The labelling patterns did not differ: the main products of CO2 fixation were malate and aspartate. Small amounts of radioactivity appeared also in acids of the tricarboxylic-acid cycle and their transamination products. Since the capacity of epidermis to assimilate CO2 is known to reside in the guard cells, we can state that guard cells continuously take up CO2 if present, and are thus able to recognize the presence of CO2 in their environment at all times.

Epidermal samples exposed to 14CO2 in the light contained only small amounts of radioactive 3-phosphoglyceric acid (3-PGA) and sugar phosphates, or none at all.

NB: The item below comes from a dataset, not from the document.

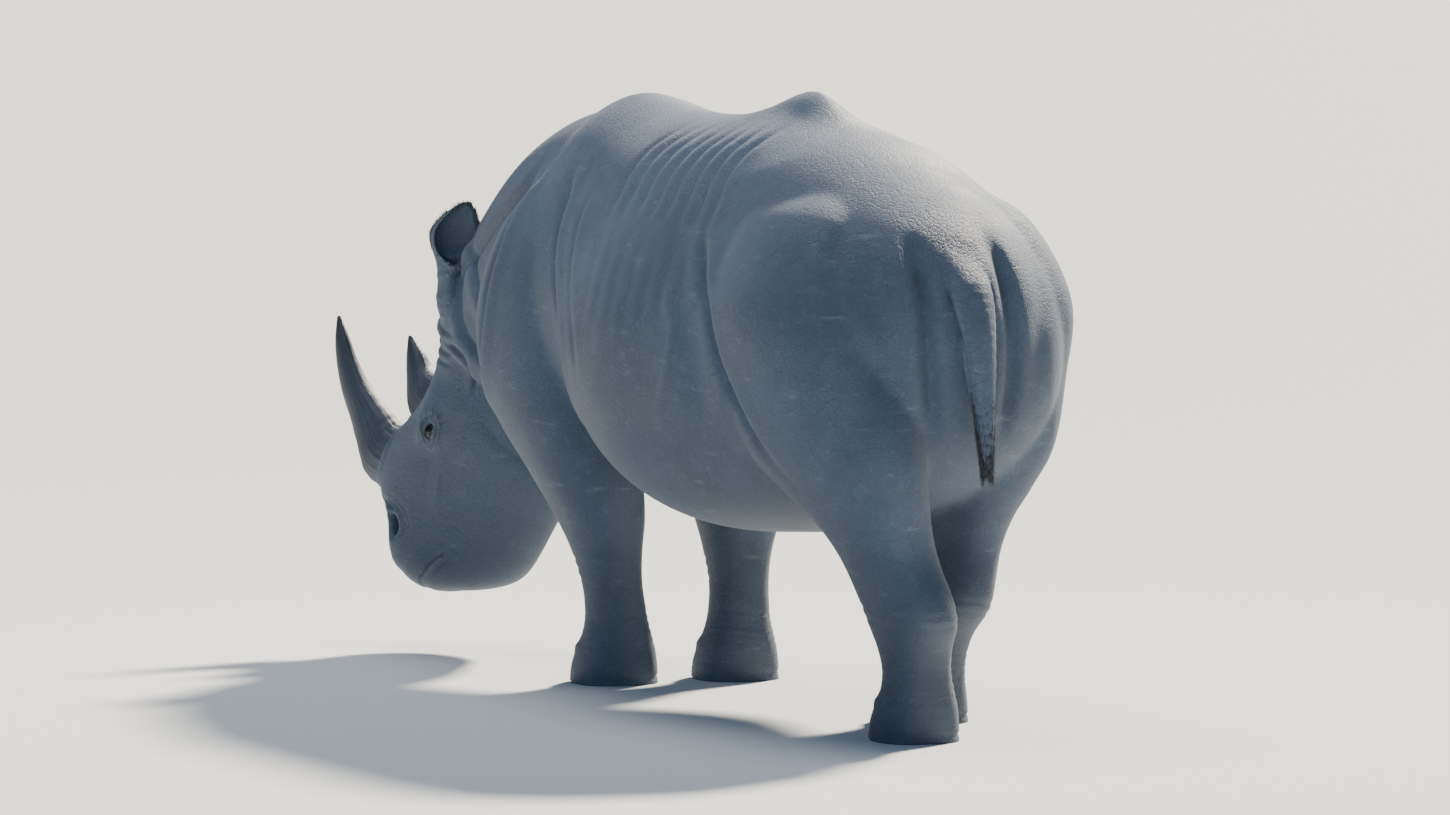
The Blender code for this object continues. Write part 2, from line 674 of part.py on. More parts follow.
def main():
    body = build_body()
    horns = [horn("horn_front", FRONT_HORN), horn("horn_rear", REAR_HORN)]
    eyes = [eye("eye_left", 1), eye("eye_right", -1)]
    ears = [ear("ear_left", 1), ear("ear_right", -1)]
    head_seats = [swollen(piece, f"{piece.name}_seat") for piece in horns + eyes + ears]
    tail_seat = swollen(tail(), "tail_seat")

    snug = {name: leg_region(name, 0.0) for name in LEGS}
    wide = {name: leg_region(name, GAP) for name in LEGS}
    for name, region in snug.items():
        build_leg(name, body, region)
    fore = [wide["front_left"], wide["front_right"]]
    flesh("trunk", body, outside=[neck_region(GAP), *wide.values(), tail_seat])
    ear_seats = head_seats[4:]
    flesh("neck", body, inside=[neck_region(0.0)], outside=[head_region(GAP), *fore, *ear_seats])
    flesh("head", body, inside=[head_region(0.0)], outside=[jaw_region(GAP), *fore, *head_seats])
    flesh("lower_jaw", body, inside=[head_region(0.0), jaw_region(0.0)])
    bpy.data.objects.remove(body, do_unlink=True)

    corners = np.array([v.co[:] for o in PARTS.objects for v in o.data.vertices])
    middle = (corners.min(axis=0) + corners.max(axis=0)) / 2
    move = Matrix.Translation((-middle[0], -middle[1], 0.0))
    for mesh in bpy.data.meshes:
        mesh.transform(move)


main()
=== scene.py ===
"""Finish of a life-size white rhinoceros: one skin over the solids of flesh, horns, nails, eyes and hair.

The skin is lofted through the same sections as the solids, joined by a fine voxel remesh and then worked
over with folds, lids, lips and nostrils, each a height laid along the surface normal.
All lengths are in metres, in the frame of the solids: the animal faces -Y and its left side is +X.
"""

import math

import bmesh
import bpy
import numpy as np
from mathutils import Matrix, Vector


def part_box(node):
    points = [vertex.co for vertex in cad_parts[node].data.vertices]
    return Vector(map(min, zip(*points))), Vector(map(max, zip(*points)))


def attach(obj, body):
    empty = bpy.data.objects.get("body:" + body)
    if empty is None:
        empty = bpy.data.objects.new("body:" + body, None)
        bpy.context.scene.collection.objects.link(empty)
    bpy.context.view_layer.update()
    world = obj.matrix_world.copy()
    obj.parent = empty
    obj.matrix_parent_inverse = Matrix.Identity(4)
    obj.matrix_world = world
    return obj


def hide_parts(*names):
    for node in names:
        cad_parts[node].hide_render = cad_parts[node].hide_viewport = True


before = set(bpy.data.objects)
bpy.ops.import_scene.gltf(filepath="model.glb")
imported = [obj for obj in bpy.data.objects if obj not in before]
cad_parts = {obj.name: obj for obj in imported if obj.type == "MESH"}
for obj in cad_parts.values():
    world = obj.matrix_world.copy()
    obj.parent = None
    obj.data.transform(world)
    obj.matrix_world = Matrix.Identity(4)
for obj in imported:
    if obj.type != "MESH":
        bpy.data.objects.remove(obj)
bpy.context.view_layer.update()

# ---------------------------------------------------------------- sizes
SKIN_VOXEL = 0.0085  # grid of the remesh that joins the limbs into one skin
SKIN_RELAX = 34  # steps of relaxing that round the joins
ROOT_RELAX = 14  # further steps at the roots of the ears and the tail
TAIL_RELAX = 30  # and at the tail's alone
SKIN_TRIANGLES = 180000
BODY_SIDES, BODY_STEPS = 72, 10  # points round each ring of trunk, neck and head, rings per section
LEG_SIDES, LEG_STEPS = 56, 8

CREST_HEIGHT = 0.066  # of the narrow crest of the spine over the croup
CREST_PLACE = 0.32  # of its peak along the body
CREST_REACH = (0.26, 0.13)  # how far it runs before and behind its peak
CREST_WIDTH = 0.065
CREST_FOOT = 1.3  # level above which the crest is raised

HEAD_PITCH = 62.0  # degrees that the head's long axis points below the horizon
HEAD_YAW = 30.0  # degrees that the head is turned to the animal's left
POLL = np.array([0.13, -1.68, 1.255])
EYE_RADIUS = 0.026
EYE_HALF_LENGTH = 0.025  # of the opening between the lids
EYE_HALF_HEIGHT = 0.0135
EYE_TILT = -12.0  # degrees of the opening from the skull's long axis
LID_THICKNESS = 0.0045
FACE_SIDE = 0.06  # how far from the skull's middle the folds of the eyes begin
MUZZLE_SIDE = 0.05  # and those of the nostrils
EYE_PLACE = np.array([0.160, -0.545, -0.170])  # on the head: left, towards the poll, out of the brow
EAR_PLACE = np.array([0.155, -0.152, -0.078])
EAR_LENGTH = 0.322
EAR_LEAN = 0.16
EAR_TURN = 56.0
EAR_TIP_SHIFT = 0.046
HORN_SIDES = 144  # points round each ring of a horn
NOSTRIL_PLACE = (0.885, -0.165)  # down the skull and out of the brow
NOSTRIL_TILT = -38.0
NOSTRIL_HALF_LENGTH = 0.034
NOSTRIL_HALF_HEIGHT = 0.0145
NOSTRIL_CURL = 6.0  # how strongly the comma of the nostril bends
NAIL_ANGLES = (-54.0, 0.0, 54.0)
NAIL_HALF_WIDTHS = (0.036, 0.052, 0.036)
NAIL_HEIGHT = 0.082
NAIL_STAND = 0.010
NAIL_LIFT = 0.006
NAIL_FRONT = 0.022  # from the middle of the nail's plate to its front face
NAIL_BACK = 0.020
TOE_GROOVES = (-27.0, 27.0)
FOOT_RADIUS = 0.12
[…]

Epidermal samples from Commelina communis did not contain labelled 3-PGA if all adhering mesophyll cells had been removed before exposure to 14CO2. Homogenates of clean epidermal strips of Commelina communis were able to convert exogenous ribulose diphosphate to 3-PGA at a low rate, but could not catalyze the conversion of exogenous ribulose-5-phosphate to ribulose diphosphate.

Guard cells of Commelina communis, and probably also those of Tulipa gesneriana, appear not to possess the reductive pentosephosphate pathway, despite the presence of chloroplasts. In such species, the guard cells will have to rely on import in order to maintain their carbon balance.

Earlier findings of photosynthetic reduction of CO2 by epidermal tissues were probably obtained with samples that were contaminated with mesophyll cells.